Money was in any case occupying Philip's thoughts a good deal just then. He discovered the little truth there was in the airy saying which himself had repeated, that two could live as cheaply as one, and his expenses were beginning to worry him. Mildred was not a good manager, and it cost them as much to live as if they had eaten in restaurants; the child needed clothes, and Mildred boots, an umbrella, and other small things which it was impossible for her to do without. When they returned from Brighton she had announced her intention of getting a job, but she took no definite steps, and presently a bad cold laid her up for a fortnight. When she was well she answered one or two advertisements, but nothing came of it: either she arrived too late and the vacant place was filled, or the work was more than she felt strong enough to do. Once she got an offer, but the wages were only fourteen shillings a week, and she thought she was worth more than that.

"It's no good letting oneself be put upon," she remarked. "People don't respect you if you let yourself go too cheap."

"I don't think fourteen shillings is so bad," answered Philip, drily.

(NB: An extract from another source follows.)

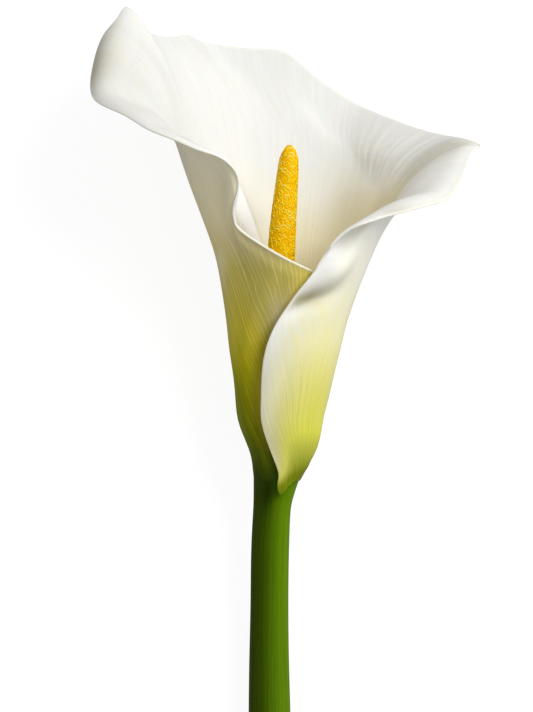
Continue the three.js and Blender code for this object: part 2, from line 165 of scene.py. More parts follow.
def noise_at(nodes, link, place, scale, detail, roughness=0.5):
    """Flat noise at a place on the UV map that is stretched by scale."""
    stretched = nodes.new("ShaderNodeVectorMath")
    stretched.operation = "MULTIPLY"
    fill(link, stretched.inputs, (place, scale))
    noise = nodes.new("ShaderNodeTexNoise")
    noise.noise_dimensions = "2D"
    noise.inputs["Scale"].default_value = 1.0
    noise.inputs["Roughness"].default_value = roughness
    fill(link, (noise.inputs["Vector"], noise.inputs["Detail"]), (stretched.outputs["Vector"], detail))
    return noise.outputs["Fac"]


def new_group(name, inputs, output):
    """A shader group with named inputs and their values, one output, and the UV map at hand."""
    group = bpy.data.node_groups.new(name, "ShaderNodeTree")
    face = group.interface
    for label, value in inputs:
        face.new_socket(label, in_out="INPUT", socket_type="NodeSocketFloat").default_value = value
    face.new_socket(output, in_out="OUTPUT", socket_type="NodeSocketFloat")
    nodes = group.nodes
    given, out = nodes.new("NodeGroupInput").outputs, nodes.new("NodeGroupOutput").inputs
    uv = nodes.new("ShaderNodeUVMap")
    uv.uv_map = "UVMap"
    return group, nodes, group.links.new, given, out[output], uv.outputs["UV"]


def from_group(group, nodes, *values):
    """A group placed in a material with its own values, in the order of its inputs."""
    node = nodes.new("ShaderNodeGroup")
    node.node_tree = group
    for socket, value in zip(node.inputs, values):
        socket.default_value = value
    return node.outputs[0]


def streaks_group():
    """Fine lengthwise streaks of plant tissue on a piece's UV map."""
    group, nodes, link, given, out, uv = new_group(
        "lengthwise_streaks",
        (("Across", 60.0), ("Along", 2.0), ("Detail", 3.0), ("Contrast", 1.0)), "Streak")
    size = nodes.new("ShaderNodeCombineXYZ")
    fill(link, size.inputs, (given["Across"], given["Along"]))
    noise = noise_at(nodes, link, uv, size.outputs["Vector"], given["Detail"], 0.6)
    strong = maths(nodes, link, "MULTIPLY", maths(nodes, link, "SUBTRACT", noise, 0.5),
                   given["Contrast"])
    link(maths(nodes, link, "ADD", strong, 0.5, clamp=True), out)
    return group


def tissue(name, roughness, gloss, glow, radius):
    """A plant tissue's Principled material, with its node tree ready for colours."""
    material = bpy.data.materials.new(name)
    material.use_nodes = True
    shader = material.node_tree.nodes["Principled BSDF"]
    shader.inputs["Roughness"].default_value = roughness
    shader.inputs["Subsurface Weight"].default_value = glow
    shader.inputs["Subsurface Radius"].default_value = radius
    shader.inputs["Subsurface Scale"].default_value = MM
    shader.inputs["Specular IOR Level"].default_value = gloss
    return material, material.node_tree.nodes, material.node_tree.links.new, shader


def linear(red, green, blue):
    """sRGB 0-255 to the shader's linear colour."""
    return tuple((c / 255 / 12.92) if c < 10.3 else ((c / 255 + 0.055) / 1.055) ** 2.4
                 for c in (red, green, blue)) + (1.0,)


def ramp_of(nodes, stops):
    """stops: place 0 to 1 and an sRGB colour."""
    ramp = nodes.new("ShaderNodeValToRGB")
    ramp.color_ramp.interpolation = "LINEAR"
    points = ramp.color_ramp.elements
    while len(points) < len(stops):
        points.new(0.5)
    for point, (place, colour) in zip(points, stops):
        point.position = place
        point.color = linear(*colour)
    return ramp


def attribute(nodes, name):
    node = nodes.new("ShaderNodeAttribute")
    node.attribute_name = name
    return node.outputs["Fac"]


def mixed(nodes, link, how, amount, first, second):
    """Colour mix; amount, first and second are sockets or plain values."""
    mix = nodes.new("ShaderNodeMix")
    mix.data_type = "RGBA"
    mix.blend_type = how
    fill(link, (mix.inputs[0], mix.inputs[6], mix.inputs[7]), (amount, first, second))
    return mix.outputs[2]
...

He could not help thinking how useful it would be towards the expenses of the household, and Mildred was already beginning to hint that she did not get a place because she had not got a decent dress to interview employers in. He gave her the dress, and she made one or two more attempts, but Philip came to the conclusion that they were not serious. She did not want to work. The only way he knew to make money was on the Stock Exchange, and he was very anxious to repeat the lucky experiment of the summer; but war had broken out with the Transvaal and nothing was doing in South Africans. Macalister told him that Redvers Buller would march into Pretoria in a month and then everything would boom. The only thing was to wait patiently. What they wanted was a British reverse to knock things down a bit, and then it might be worth while buying. Philip began reading assiduously the `city chat' of his favourite newspaper.